Exactly reproduce each line of the listing that follows.

DATASET CONTENT:
_ _ _ _ _

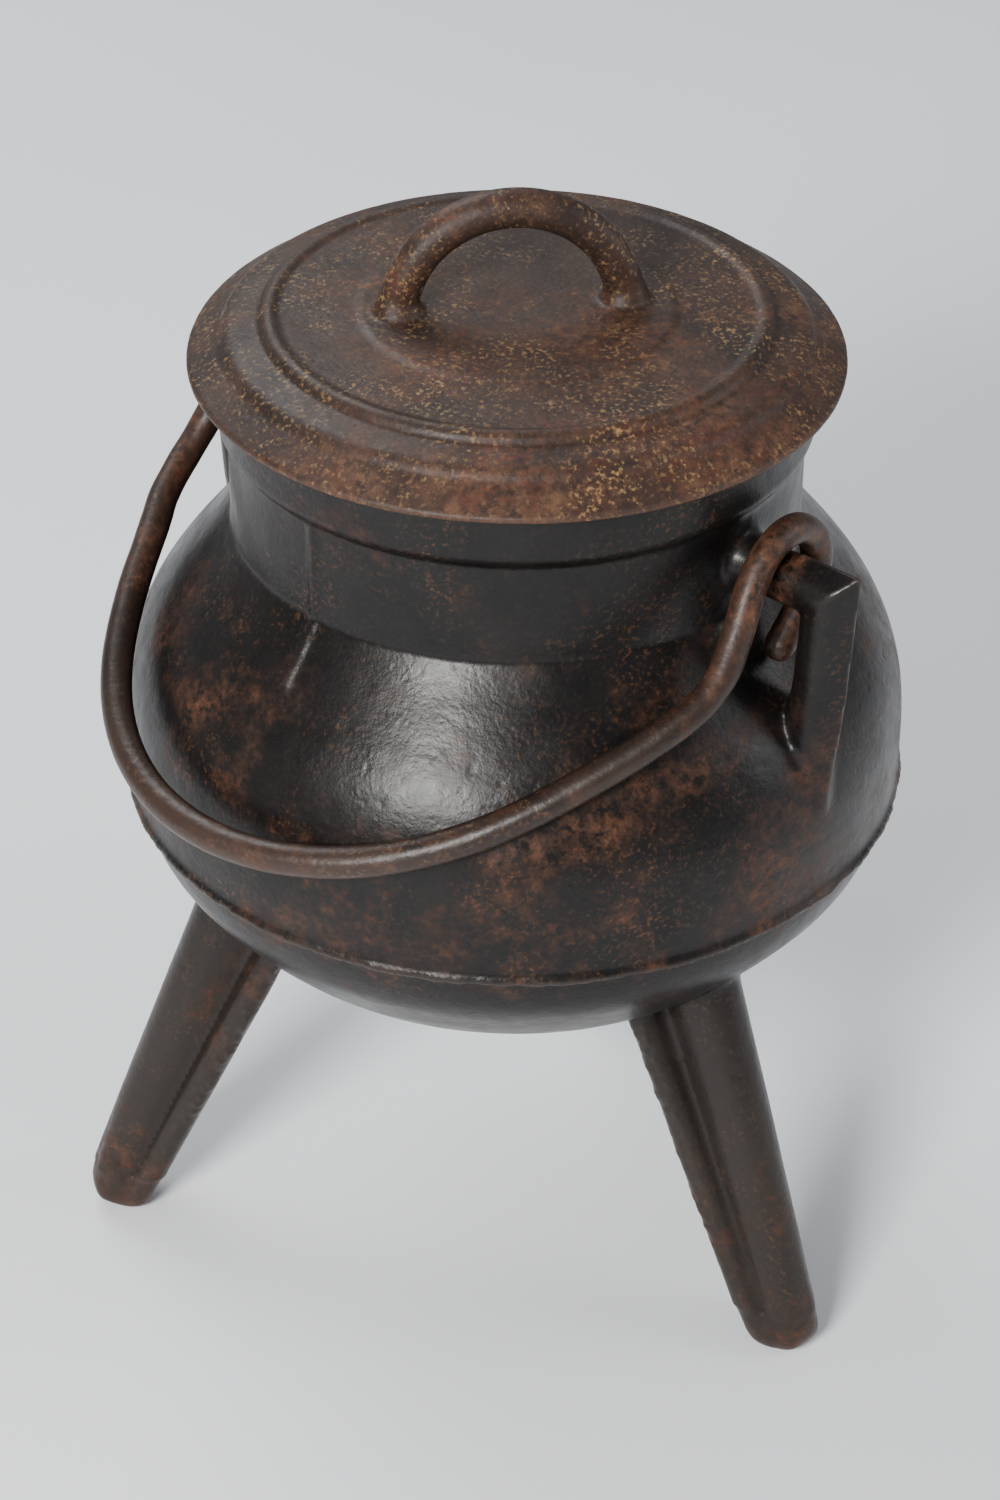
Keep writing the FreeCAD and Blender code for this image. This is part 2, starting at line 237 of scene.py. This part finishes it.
def joined(name, meshes):
    """Several closed meshes as one object, still overlapping."""
    work = bmesh.new()
    for mesh in meshes:
        work.from_mesh(mesh)
    mesh = bpy.data.meshes.new(name)
    work.to_mesh(mesh)
    work.free()
    made = bpy.data.objects.new(name, mesh)
    bpy.context.scene.collection.objects.link(made)
    return made


def one_skin(name, meshes, size, rounds):
    """One even outer skin round all the meshes, so that a casting has no joints in it."""
    rough = joined(name + "_rough", meshes)
    remesh = rough.modifiers.new("even", "REMESH")
    remesh.mode = "VOXEL"
    remesh.voxel_size = size
    smooth = rough.modifiers.new("smooth", "SMOOTH")
    smooth.factor = 0.5
    smooth.iterations = rounds
    depsgraph = bpy.context.evaluated_depsgraph_get()
    mesh = bpy.data.meshes.new_from_object(rough.evaluated_get(depsgraph))
    mesh.name = name
    bpy.data.objects.remove(rough)
    return mesh


def soften(mesh, points, chosen, rounds):
    """Rounds off the chosen part of a mesh, as a fillet or a worn end is rounded."""
    edges = np.zeros(len(mesh.edges) * 2, np.int32)
    mesh.edges.foreach_get("vertices", edges)
    edges = edges.reshape(-1, 2)
    edges = edges[chosen[edges[:, 0]] | chosen[edges[:, 1]]]
    ends = np.concatenate([edges[:, 0], edges[:, 1]])
    others = np.concatenate([edges[:, 1], edges[:, 0]])
    picked = np.flatnonzero(chosen)
    place = np.full(len(points), -1)
    place[picked] = np.arange(len(picked))
    keep = place[ends] >= 0
    ends, others = place[ends[keep]], others[keep]
    count = np.maximum(np.bincount(ends, minlength=len(picked)), 1)
    for _ in range(rounds):
        mean = np.column_stack(
            [np.bincount(ends, points[others, k], minlength=len(picked)) for k in range(3)]
        ) / count[:, None]
        points[picked] += SOFTEN_SHARE * (mean - points[picked])


def inside(values, limits):
    """Which values lie between the two limits."""
    return (values > limits[0]) & (values < limits[1])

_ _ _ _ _

FULL RESPONSE:
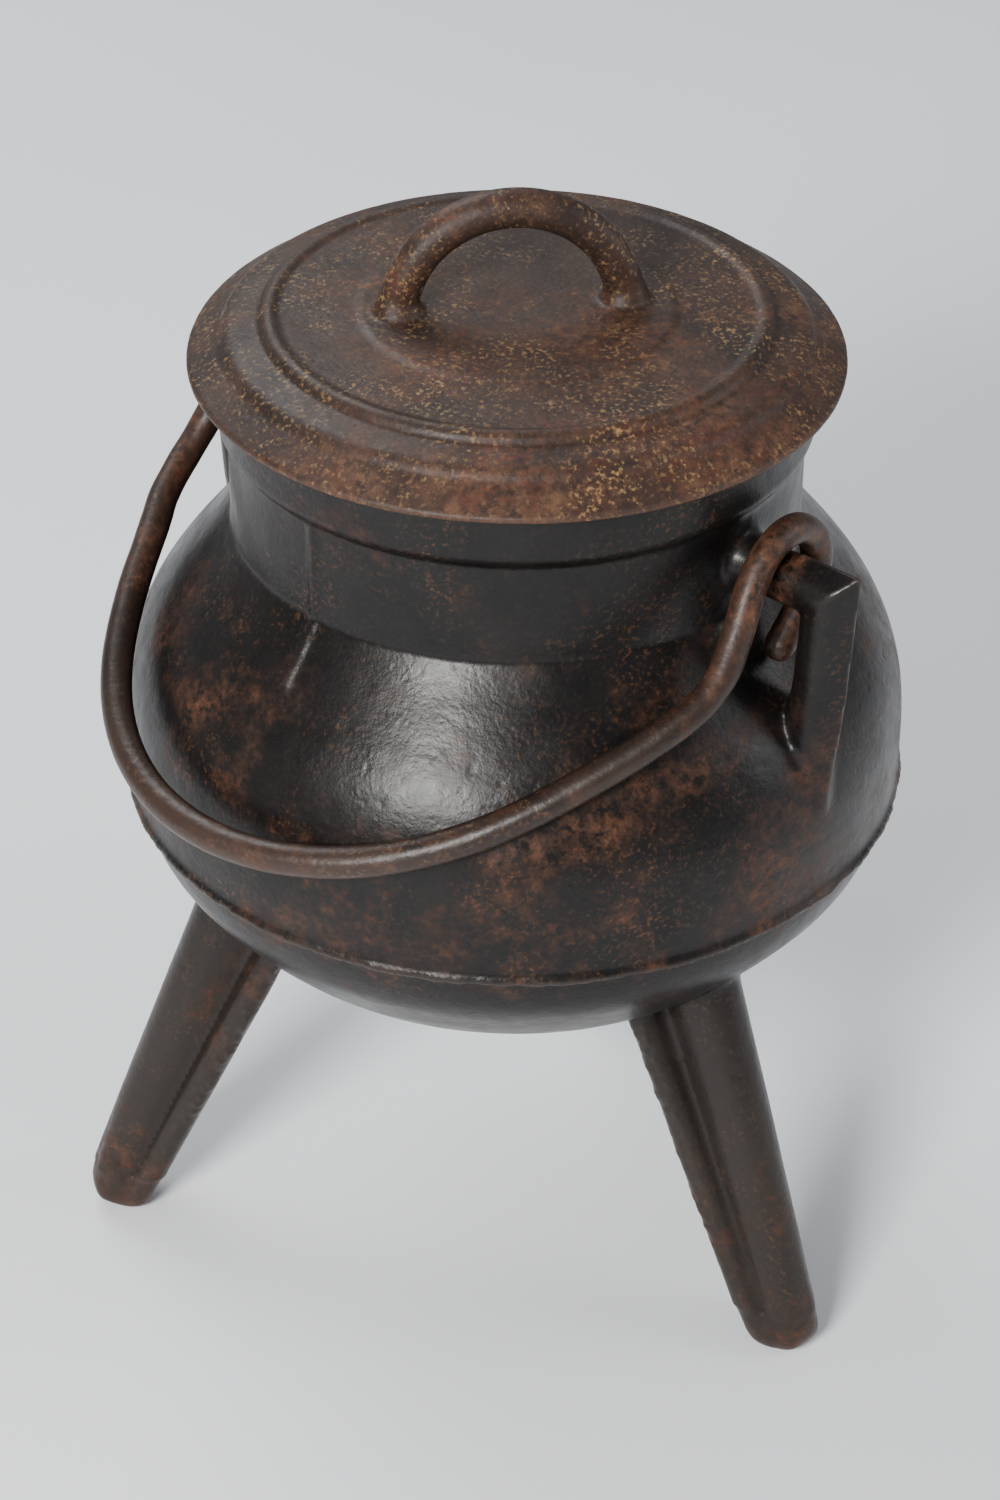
Keep writing the FreeCAD and Blender code for this image. This is part 2, starting at line 237 of scene.py. This part finishes it.
def joined(name, meshes):
    """Several closed meshes as one object, still overlapping."""
    work = bmesh.new()
    for mesh in meshes:
        work.from_mesh(mesh)
    mesh = bpy.data.meshes.new(name)
    work.to_mesh(mesh)
    work.free()
    made = bpy.data.objects.new(name, mesh)
    bpy.context.scene.collection.objects.link(made)
    return made


def one_skin(name, meshes, size, rounds):
    """One even outer skin round all the meshes, so that a casting has no joints in it."""
    rough = joined(name + "_rough", meshes)
    remesh = rough.modifiers.new("even", "REMESH")
    remesh.mode = "VOXEL"
    remesh.voxel_size = size
    smooth = rough.modifiers.new("smooth", "SMOOTH")
    smooth.factor = 0.5
    smooth.iterations = rounds
    depsgraph = bpy.context.evaluated_depsgraph_get()
    mesh = bpy.data.meshes.new_from_object(rough.evaluated_get(depsgraph))
    mesh.name = name
    bpy.data.objects.remove(rough)
    return mesh


def soften(mesh, points, chosen, rounds):
    """Rounds off the chosen part of a mesh, as a fillet or a worn end is rounded."""
    edges = np.zeros(len(mesh.edges) * 2, np.int32)
    mesh.edges.foreach_get("vertices", edges)
    edges = edges.reshape(-1, 2)
    edges = edges[chosen[edges[:, 0]] | chosen[edges[:, 1]]]
    ends = np.concatenate([edges[:, 0], edges[:, 1]])
    others = np.concatenate([edges[:, 1], edges[:, 0]])
    picked = np.flatnonzero(chosen)
    place = np.full(len(points), -1)
    place[picked] = np.arange(len(picked))
    keep = place[ends] >= 0
    ends, others = place[ends[keep]], others[keep]
    count = np.maximum(np.bincount(ends, minlength=len(picked)), 1)
    for _ in range(rounds):
        mean = np.column_stack(
            [np.bincount(ends, points[others, k], minlength=len(picked)) for k in range(3)]
        ) / count[:, None]
        points[picked] += SOFTEN_SHARE * (mean - points[picked])


def inside(values, limits):
    """Which values lie between the two limits."""
    return (values > limits[0]) & (values < limits[1])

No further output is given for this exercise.